There are a lot of other environments beyond AKS where developers want a better debugging experience, which is why OzCode is bringing its popular debugging extension for Visual Studio to the Azure DevOps service (previously known as VSTS), which integrates multiple cloud and third-party developer services. OzCode “Debugging-as-a-Service” toolset integrates with Azure Pipelines to help developers share a debugging session, including iterating through code hosted in the cloud service and trying out different code fixes before committing and deploying them.

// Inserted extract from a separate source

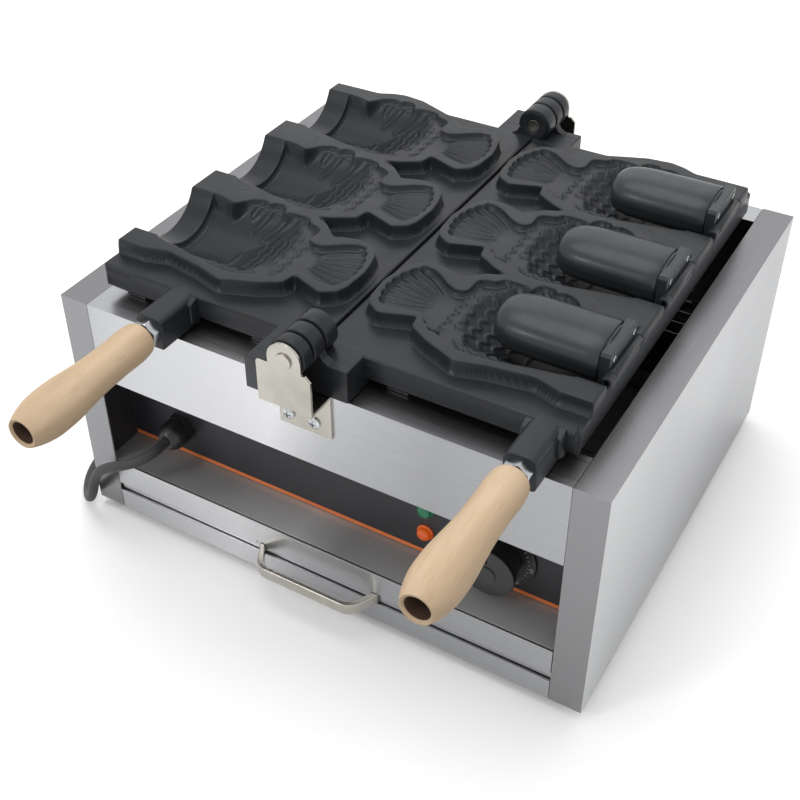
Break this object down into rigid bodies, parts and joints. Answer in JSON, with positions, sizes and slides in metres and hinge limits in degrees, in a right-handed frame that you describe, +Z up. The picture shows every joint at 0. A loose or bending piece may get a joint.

“About 50 percent of the average developer’s time is spent debugging,” OzCode Chief Technology Officer Omer Raviv told the New Stack. “That’s always held true but it’s becoming even more frustrating because those lines of code are no longer running on the developer’s personal machine. They’re running in the cloud and the developer needs to understand where things went wrong in a different system. For a cloud native developer, when a user presses a button in their app that single button press sends them through different microservices and serverless functions. The world of software is increasingly distributed and complicated, the complexity of debugging is increasing and the problem will only be exacerbated with more enterprises implementing microservices.”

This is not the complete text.